Who should take the Hyatt Diamond challenge?
So that's where I stand: I earn enough Hilton HHonors points to cover my mid-range and luxury hotel needs, and redeem my Ultimate Rewards points only for the Hyatt stays they make incredibly cheap, where breakfast is often included anyway.
But you're not me! So here's who should at least consider taking the Hyatt Diamond challenge:
- You have 12 paid Hyatt stays in the next 60 days. This may go without saying, but that's what I'm here for.
- You're planning a luxury vacation. At the very top end, Hyatt award stays are actually cheaper than the imputed redemption value of Hilton stays: $300 in Ultimate Rewards points versus $352 in Hilton HHonors points. If you're deciding between such properties (for example, in the Maldives or in Hakone, above) Hyatt Diamond status can add additional value by giving up to 4 people per room the benefit of lounge access or a full breakfast.

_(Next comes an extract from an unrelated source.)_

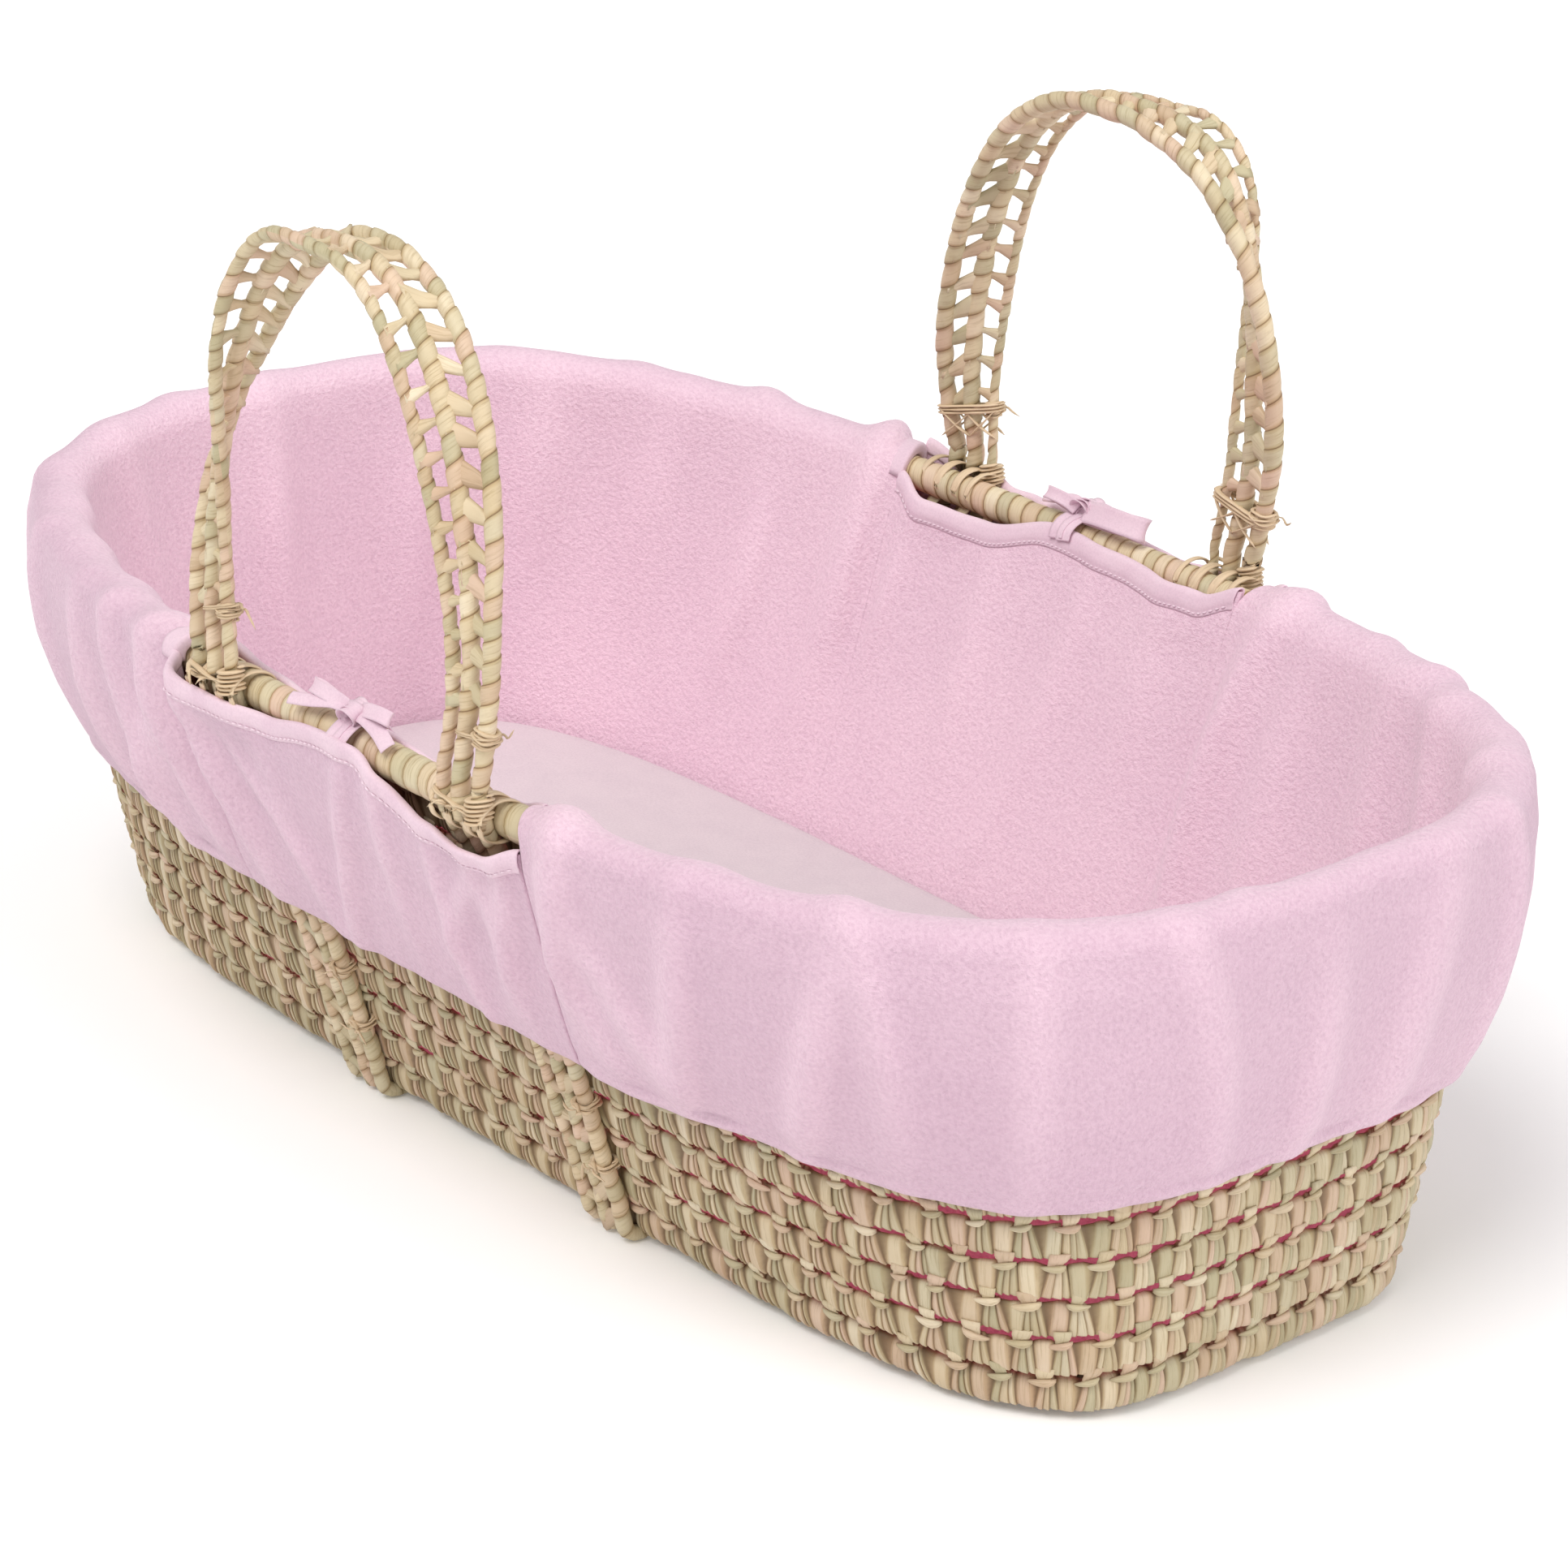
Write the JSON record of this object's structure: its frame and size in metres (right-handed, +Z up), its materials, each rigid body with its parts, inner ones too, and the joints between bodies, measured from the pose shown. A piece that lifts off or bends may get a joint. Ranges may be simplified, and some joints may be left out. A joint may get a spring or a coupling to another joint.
{
  "type": "moses basket",
  "caption": "Baby's carrying basket of coiled palm leaf, with laced strap handles, a pink fleece cover with a gathered skirt, and a mattress in a fitted sheet.",
  "frame": {"origin": "middle of the base's underside, on the floor", "axes": "+X along the length towards the foot end, +Y towards the back handle, +Z up"},
  "size_m": [0.856, 0.5342, 0.4922],
  "materials": {
    "leaf_coil": "dry palm leaf wrapped round a coil",
    "leaf_cord": "smooth palm leaf wound tight round a cord",
    "leaf_lacing": "flat palm leaf strips",
    "raffia": "twisted raffia strands",
    "pink_fleece": "soft plush fleece",
    "pink_cotton": "smooth cotton binding and tape",
    "elastic": "woven flat elastic",
    "foam": "open-cell foam",
    "sheet_cotton": "fine cotton jersey"
  },
  "bodies": {
    "basket": {"base_mat": "leaf_coil", "base_edge_coil": "leaf_coil", "wall_coil_01": "leaf_coil", "wall_coil_02": "leaf_coil", "wall_coil_03": "leaf_coil", "wall_coil_04": "leaf_coil", "wall_coil_05": "leaf_coil", "wall_coil_06": "leaf_coil", "wall_coil_07": "leaf_coil", "wall_coil_08": "leaf_coil", "wall_coil_09": "leaf_coil", "wall_coil_10": "leaf_coil", "rim_coil": "leaf_cord", "left_strap_cords": "leaf_cord", "right_strap_cords": "leaf_cord", "left_strap_lacing": "leaf_lacing", "right_strap_lacing": "leaf_lacing", "rim_lashings": "raffia", "wall_lashings": "raffia", "head_end_cover": "pink_fleece", "foot_end_cover": "pink_fleece", "front_skirt_flap": "pink_fleece", "back_skirt_flap": "pink_fleece", "front_lining_flap": "pink_fleece", "back_lining_flap": "pink_fleece", "front_skirt_binding": "pink_cotton", "back_skirt_binding": "pink_cotton", "front_lining_binding": "pink_cotton", "back_lining_binding": "pink_cotton", "front_tie": "pink_cotton", "back_tie": "pink_cotton", "hem_elastic": "elastic"},
    "front_handle": {"front_handle_inner_cord": "leaf_cord", "front_handle_middle_cord": "leaf_cord", "front_handle_outer_cord": "leaf_cord", "front_handle_lacing": "leaf_lacing", "front_handle_lashings": "raffia"},
    "back_handle": {"back_handle_inner_cord": "leaf_cord", "back_handle_middle_cord": "leaf_cord", "back_handle_outer_cord": "leaf_cord", "back_handle_lacing": "leaf_lacing", "back_handle_lashings": "raffia"},
    "mattress": {"mattress_foam": "foam", "fitted_sheet": "sheet_cotton"}
  },
  "joints": [
    {"name": "front_handle_fold", "type": "hinge", "parent": "basket", "child": "front_handle", "pos_m": [0, -0.24825, 0.262], "axis": [1, 0, 0], "range_deg": [-55, 80], "stiffness_Nm_per_rad": 0.8},
    {"name": "back_handle_fold", "type": "hinge", "parent": "basket", "child": "back_handle", "pos_m": [0, 0.24825, 0.262], "axis": [-1, 0, 0], "range_deg": [-55, 80], "stiffness_Nm_per_rad": 0.8},
    {"name": "mattress_lift", "type": "slide", "parent": "basket", "child": "mattress", "axis": [0, 0, 1], "range_m": [0, 0.24]}
  ]
}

- You really need a suite. If there's some reason you actually need a suite upgrade on a paid stay, and especially if you actually need 4, week-long suite upgrades, then paying a small upfront surcharge for Hyatt Diamond status can get you those suites at a vast discount. I've enjoyed every suite I've been upgraded to, but personally wouldn't assign any actual value to it. If you're traveling with a family, or need to host meetings in your hotel room, then you may assign a concrete dollar value to having a guaranteed-at-booking suite upgrade.

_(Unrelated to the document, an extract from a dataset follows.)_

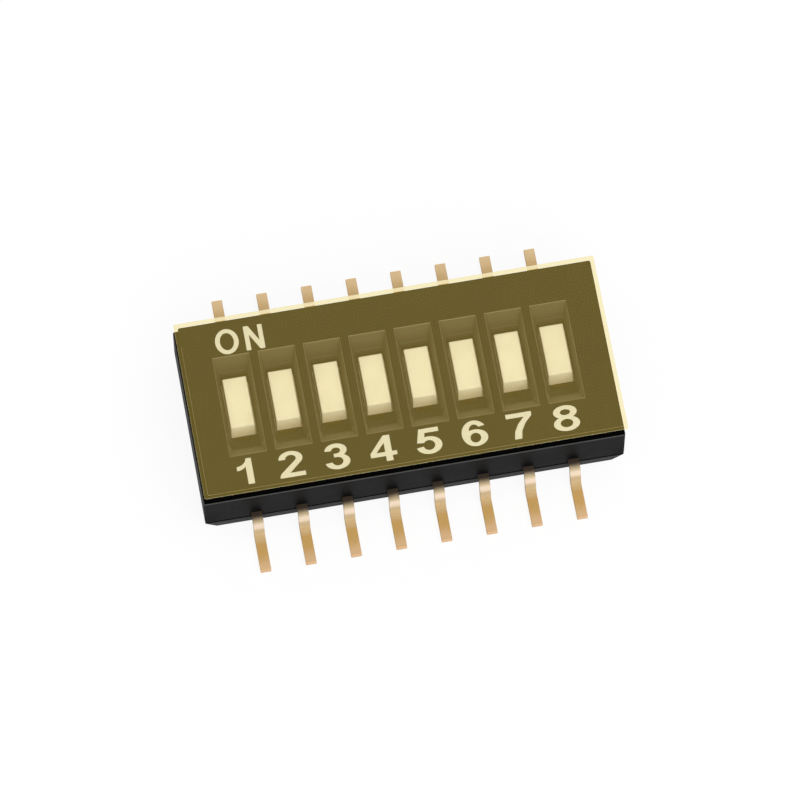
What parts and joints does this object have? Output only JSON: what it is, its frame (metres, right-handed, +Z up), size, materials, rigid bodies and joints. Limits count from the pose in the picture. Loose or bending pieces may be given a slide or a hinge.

I want to stress that the second two categories are, while not mutually exclusive, also not complementary in any way: the suite upgrades in the third category cannot be applied to the award bookings in the second category, and at such expensive properties the idea of booking a paid, instead of award, stay merely to secure a suite upgrade is not rational behavior.
I don't fall into any of the above categories. But if one or more of them applies to you, you have my blessing to consider taking advantage of the Hyatt Diamond status challenge!